**Work required**
Give back, exactly as written, the lines from the beginning of the listing through the one that contains "return first, last, max(2, min(count, 1".

**Available data**
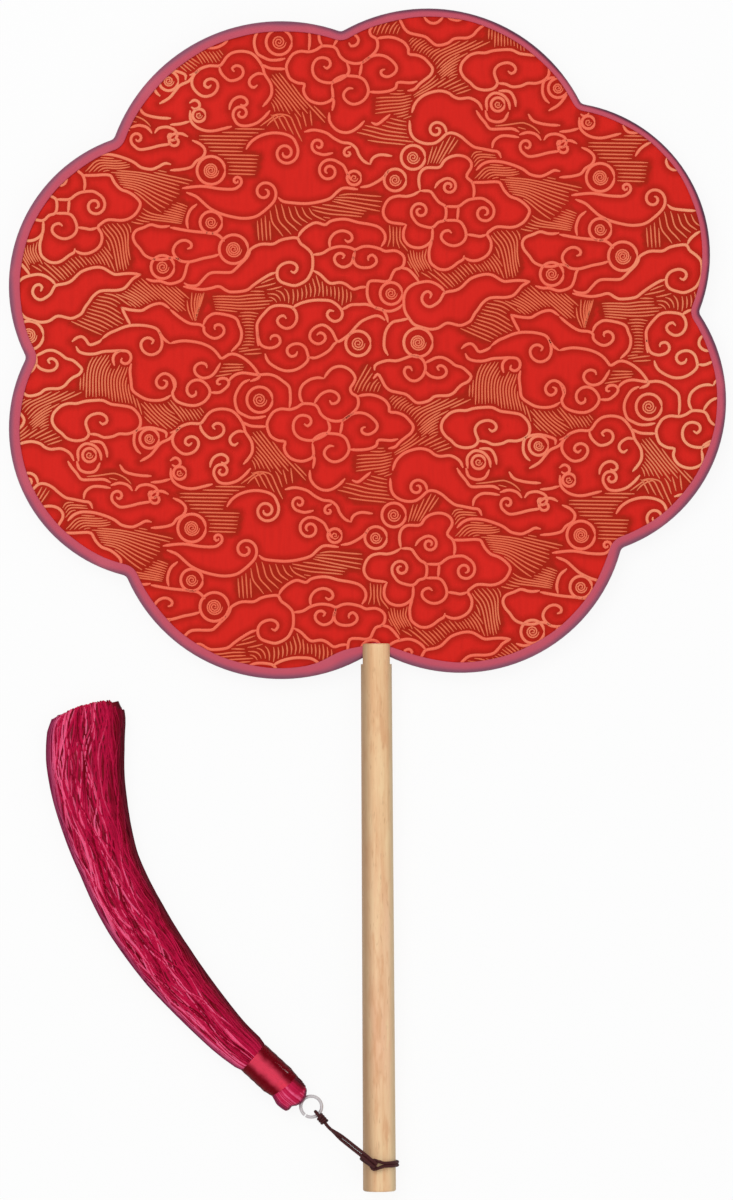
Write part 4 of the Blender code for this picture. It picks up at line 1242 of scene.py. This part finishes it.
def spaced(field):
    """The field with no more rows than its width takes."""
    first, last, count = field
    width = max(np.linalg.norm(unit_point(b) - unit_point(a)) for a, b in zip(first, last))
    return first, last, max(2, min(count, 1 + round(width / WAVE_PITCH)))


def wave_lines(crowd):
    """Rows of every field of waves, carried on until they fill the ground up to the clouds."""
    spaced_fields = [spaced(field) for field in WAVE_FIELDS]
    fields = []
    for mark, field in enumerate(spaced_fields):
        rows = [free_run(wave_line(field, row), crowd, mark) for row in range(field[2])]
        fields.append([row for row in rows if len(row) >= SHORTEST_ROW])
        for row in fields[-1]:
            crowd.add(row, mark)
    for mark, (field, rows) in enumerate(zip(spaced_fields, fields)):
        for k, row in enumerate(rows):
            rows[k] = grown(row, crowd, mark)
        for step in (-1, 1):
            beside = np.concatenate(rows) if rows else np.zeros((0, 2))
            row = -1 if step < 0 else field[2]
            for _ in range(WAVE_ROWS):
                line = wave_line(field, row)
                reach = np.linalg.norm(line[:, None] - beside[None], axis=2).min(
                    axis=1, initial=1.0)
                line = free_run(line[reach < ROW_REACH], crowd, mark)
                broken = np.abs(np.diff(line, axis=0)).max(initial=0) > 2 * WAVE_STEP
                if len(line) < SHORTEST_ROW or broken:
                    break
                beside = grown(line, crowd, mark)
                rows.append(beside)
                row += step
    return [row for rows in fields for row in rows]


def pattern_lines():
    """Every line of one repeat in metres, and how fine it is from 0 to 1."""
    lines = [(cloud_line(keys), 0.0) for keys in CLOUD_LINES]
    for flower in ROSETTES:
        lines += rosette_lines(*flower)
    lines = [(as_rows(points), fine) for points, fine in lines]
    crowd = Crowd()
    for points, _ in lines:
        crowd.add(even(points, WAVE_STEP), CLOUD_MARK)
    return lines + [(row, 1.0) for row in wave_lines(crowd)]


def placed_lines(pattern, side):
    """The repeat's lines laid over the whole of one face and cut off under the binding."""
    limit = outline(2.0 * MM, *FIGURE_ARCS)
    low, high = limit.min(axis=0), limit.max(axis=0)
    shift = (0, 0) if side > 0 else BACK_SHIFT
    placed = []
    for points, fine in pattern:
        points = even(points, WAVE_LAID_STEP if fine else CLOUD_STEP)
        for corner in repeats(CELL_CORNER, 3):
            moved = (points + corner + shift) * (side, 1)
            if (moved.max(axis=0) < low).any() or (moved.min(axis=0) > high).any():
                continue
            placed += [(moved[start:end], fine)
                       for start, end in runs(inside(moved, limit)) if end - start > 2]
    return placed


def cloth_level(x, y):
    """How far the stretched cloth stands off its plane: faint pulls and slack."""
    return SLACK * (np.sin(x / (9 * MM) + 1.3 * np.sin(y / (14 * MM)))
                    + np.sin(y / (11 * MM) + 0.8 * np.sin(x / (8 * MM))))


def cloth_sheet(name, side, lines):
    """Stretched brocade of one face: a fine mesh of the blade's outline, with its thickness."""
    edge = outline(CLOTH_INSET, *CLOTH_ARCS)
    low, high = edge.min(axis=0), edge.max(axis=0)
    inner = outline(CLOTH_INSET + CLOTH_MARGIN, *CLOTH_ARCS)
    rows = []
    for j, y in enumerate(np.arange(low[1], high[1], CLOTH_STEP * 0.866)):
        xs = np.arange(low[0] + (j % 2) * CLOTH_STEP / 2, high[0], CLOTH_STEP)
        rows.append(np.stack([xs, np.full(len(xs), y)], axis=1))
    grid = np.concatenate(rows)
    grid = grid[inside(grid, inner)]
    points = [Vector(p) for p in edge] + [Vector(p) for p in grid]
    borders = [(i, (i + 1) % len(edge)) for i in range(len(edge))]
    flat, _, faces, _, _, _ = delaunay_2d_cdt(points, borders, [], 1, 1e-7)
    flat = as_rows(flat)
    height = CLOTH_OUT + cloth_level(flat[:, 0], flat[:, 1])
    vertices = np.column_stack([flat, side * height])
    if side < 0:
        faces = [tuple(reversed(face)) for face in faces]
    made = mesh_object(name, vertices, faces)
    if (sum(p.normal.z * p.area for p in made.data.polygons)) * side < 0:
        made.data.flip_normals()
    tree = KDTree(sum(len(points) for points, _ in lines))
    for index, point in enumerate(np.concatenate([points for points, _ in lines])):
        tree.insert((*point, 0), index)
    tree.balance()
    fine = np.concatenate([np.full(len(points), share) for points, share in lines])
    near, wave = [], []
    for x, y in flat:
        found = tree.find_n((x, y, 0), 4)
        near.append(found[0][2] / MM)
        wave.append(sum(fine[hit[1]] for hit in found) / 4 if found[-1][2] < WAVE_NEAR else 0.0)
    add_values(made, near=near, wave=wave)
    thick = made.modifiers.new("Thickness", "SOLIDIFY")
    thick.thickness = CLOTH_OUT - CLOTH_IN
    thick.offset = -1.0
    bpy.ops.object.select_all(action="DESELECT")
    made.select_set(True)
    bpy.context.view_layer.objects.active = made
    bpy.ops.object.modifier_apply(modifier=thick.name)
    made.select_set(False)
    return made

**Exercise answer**
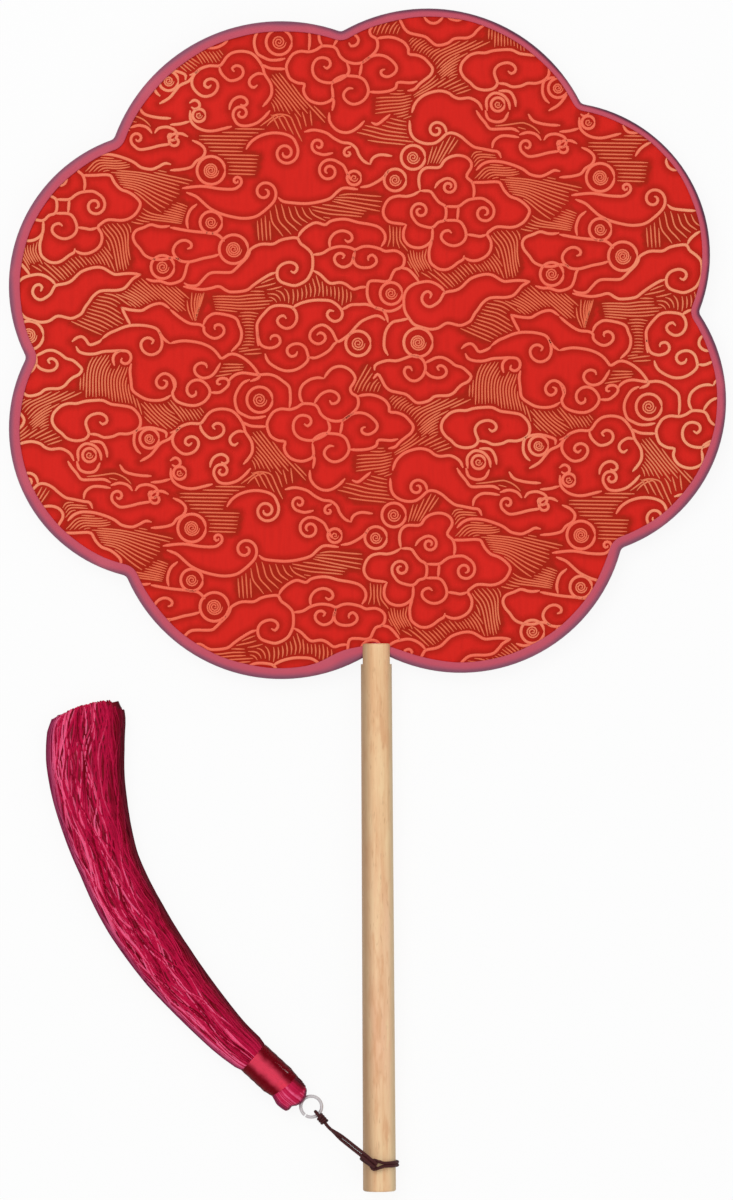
Write part 4 of the Blender code for this picture. It picks up at line 1242 of scene.py. This part finishes it.
def spaced(field):
    """The field with no more rows than its width takes."""
    first, last, count = field
    width = max(np.linalg.norm(unit_point(b) - unit_point(a)) for a, b in zip(first, last))
    return first, last, max(2, min(count, 1 + round(width / WAVE_PITCH)))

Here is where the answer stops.